A multitude of players in the banking and capital markets, including Swift, DTCC, and UBS, have successfully completed the second phase of a project led by Chainlink, aimed at leveraging AI and blockchain technology to standardize and enhance corporate actions processing.
Corporate actions processing incurs an annual cost of approximately $58 billion for the global financial sector, with expenses rising by 10% year-over-year and automation rates remaining under 40%, as noted by Chainlink. The 2025 Asset Servicing report from Citi reveals that an average corporate action event involves over 110,000 firm interactions and costs around $34 million to process. Surprisingly, 75% of market participants still rely on manual data revalidation.
In a collaborative effort last year, Chainlink, Swift, Euroclear, and six financial institutions showcased the capability of large language models—such as OpenAI’s GPT series and Google’s Gemini series—to extract structured data from unstructured corporate action announcements, creating unified golden records on-chain. This effectively provides a single source of truth accessible, verifiable, and usable by all stakeholders.
During the second phase of the initiative, 24 organizations—including ANZ, DBS Bank, and TMX—implemented a production-grade deployment.

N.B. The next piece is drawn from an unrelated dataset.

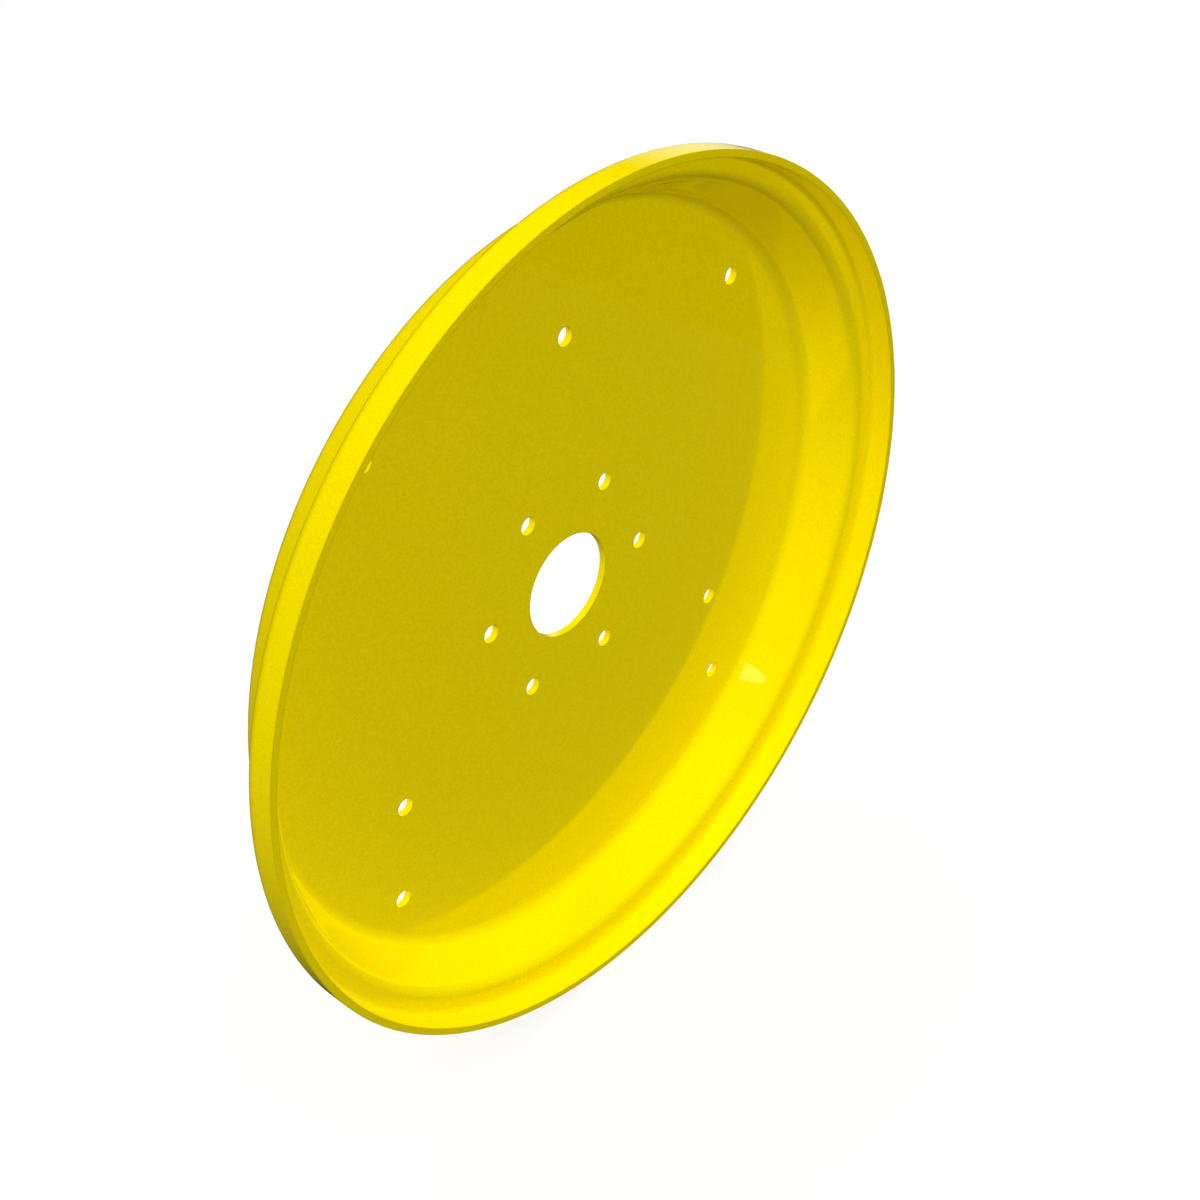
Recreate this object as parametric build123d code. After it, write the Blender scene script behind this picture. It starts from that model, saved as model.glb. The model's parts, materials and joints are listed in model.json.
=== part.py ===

This enhancement significantly improved the speed, reach, and accessibility of corporate actions data, with potential savings of tens of billions of dollars for the global financial system.
Testing involved the Chainlink Runtime Environment orchestrating the validation of various AI model outputs, which were then transformed into ISO 20022-compliant messages for transmission via the Swift Network. Simultaneously, the Chainlink Cross-Chain Interoperability Protocol distributed these confirmed records across DTCC’s blockchain ecosystem and other public and private blockchain environments, enabling simultaneous access across traditional and blockchain infrastructures.
The initiative also introduced designated roles for data attestors and contributors, allowing them to cryptographically verify data accuracy and fill in any missing data, thus maintaining a verifiable chain of custody throughout the lifecycle of each corporate action.
Throughout the testing phase, the system achieved nearly 100% data consensus among AI models for all evaluated corporate actions. Its architecture demonstrated support for multilingual processing, accommodating disclosures in non-English languages such as Spanish and Chinese.
Chainlink asserts that this system offers a unified golden record for corporate actions—a verifiable, real-time source of truth accessible to smart contracts, custodians, and post-trade systems. This infrastructure also facilitates tokenized equities, an increasingly popular category of tokenized assets, allowing them to reference the same confirmed records across both public and private blockchains. This advancement lays the groundwork for improved synchronization and greater automation within on-chain markets.
Looking ahead, the group plans to extend the workflow to encompass more complex corporate actions, such as stock splits, broaden global coverage with support for additional jurisdictions and currencies, and implement enhanced privacy and governance controls.
Nigel Dobson, Lead of Banking Services at ANZ, commented: “The Chainlink-led initiative exemplifies how blockchain can provide attested, real-time corporate actions data across various jurisdictions and platforms, reducing operational risk, enabling smart contract automation, and establishing a foundation for scalable digital asset servicing.”